After forward and reverse speed scanning update, the speed values at each key point can be further restricted within the constraint range. The key points and their allowable speed values are obtained. The planned feed speed adopts the constrained speed value at key points, and at non-key points, the speed changes smoothly according to the S-type acceleration and deceleration method planned in Section 2.2.

Real time interpolation

After the feeding speed planning was completed, the Sect. 1.2 interpolation parameter calculation method was adopted to sample with a fixed period T based on the S-type acceleration and deceleration planning, calculate the arc length increment of the current interpolation cycle \(\Delta s\), to further determine the next interpolation parameter \(u\), and finally determine the interpolation trajectory curve.

Results and discussion

In order to verify the effectiveness of the algorithm proposed in this paper, MATLAB software was used to simulate a cubic NURBS curve with 51 control points as shown in Fig. 6. At the same time, set simulation parameters as shown in Table 1.

Figure 6

NURBS curve.

Table 1 Simulation interpolation parameter.

In the pre-processing stage, the velocity planning algorithm will first obtain the curvature threshold according to the constraints, then search to get all the key points and segment the NURBS curve at the key points, and finally update the key point velocities by S-type acceleration/ deceleration methods and forward scanning of the speed-up process and reverse scanning of the speed-down process to ensure the global light smoothness of the velocities.

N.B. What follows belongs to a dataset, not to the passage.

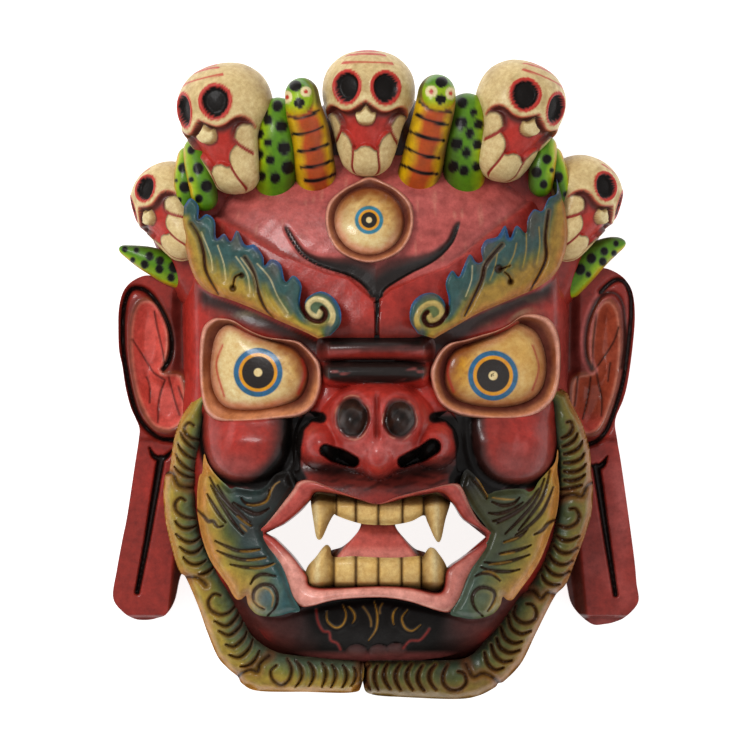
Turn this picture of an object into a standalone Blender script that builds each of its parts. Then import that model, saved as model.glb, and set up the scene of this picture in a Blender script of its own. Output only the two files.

According to the simulation parameters set in Table 2 and Eq. (21), the threshold value of curvature is calculated to be \(\kappa_{0} = 70.7\,\upmu {\text{m}}^{ - 1}\), with a total of 28 key points and 27 sub-segments, as shown in Figs. 7, 8 shows the nominal speed at each key point and the speed after a bidirectional scanning update.

Table 2 Calculation comparison results of each interpolation algorithm.

Figure 7

Key point.

Figure 8

Key point speed update.

The velocity planning method proposed in this paper is used to obtain the feed velocity, normal acceleration, and normal jerk curves of the overall curve in the process of interpolation, as shown in Figs. 9, 10 and 11. Each component is well restricted within the set range. It can be seen from Fig. 11 that the jerk corresponding to the velocity planning method obtained a maximum value at multiple positions. Figure 12 shows the chord error curve in the interpolation process, and it can be seen that the processing error is completely limited within the allowable range of processing.

Figure 9

Feed speed curve.

Figure 10

Acceleration curve.

Figure 11

Jerk curve.

Figure 12

Chord error.

To further verify the advantages of the piecewise bidirectional NURBS curve speed update method based on key points and the second-order Runge–Kutta interpolation algorithm with parameter modification proposed in this paper, the simulation results were compared with the first-order Taylor expansion method and the fourth-order Runge–Kutta method, which also only need to calculate the NURBS first-order derivative. The feed velocity volatility at each interpolation point was calculated \(\delta_{i}\)³². The feed velocity volatility of the three methods was shown in Fig. 13, and the calculation time comparison was shown in Table 2.

Figure 13

Feed velocity fluctuation of three interpolation algorithms (a) First-order Taylor expansion method, (b) Fourth-order Runge–Kutta method, (c) Parameter-corrected second-order Runge–Kutta method.

The first-order Taylor expansion method only needs the first-order derivative once in the calculation of interpolation parameters, which has the shortest calculation time. However, due to the large truncation error, the velocity fluctuation rate is the largest. The fourth-order Runge–Kutta method requires a total of four first-order derivative operations, and the calculation time is the longest, and the calculation accuracy is higher and the velocity fluctuation is smaller compared with the first-order Taylor expansion method. The method adopted in this paper requires a total of three first-order derivative calculations, including two first-order derivative calculations and one derivative calculation when calculating the correction of parameters, so the velocity fluctuation is the smallest, the interpolation parameter calculation time is smaller than the fourth-order Runge–Kutta method and larger than the first-order Taylor expansion method, and the interpolation accuracy is higher.

Conclusion

In this paper, a NURBS interpolation algorithm with arc length segmentation is proposed. According to geometric constraints and kinematic constraints, the curvature threshold is calculated to obtain the nominal speed at the key points, NURBS curves are segmented at the key points, and the arc lengths of each segment are calculated by the adaptive Simpson method. Based on the S-shaped speed planning method, the speed at the key points is updated by bidirectional scanning, and the global smoothing of the speed is realized. In the stage of real-time interpolation, to improve the real-time performance of interpolation calculation, the second-order Runge–Kutta method with parameter correction is used to calculate the parameters of the real-time interpolation curve, which can effectively reduce the amount of computation in interpolation and keep high interpolation accuracy. The interpolation simulation verifies that the proposed velocity planning method and the interpolation parameter calculation method can take good care of the interpolation accuracy and interpolation real-time performance.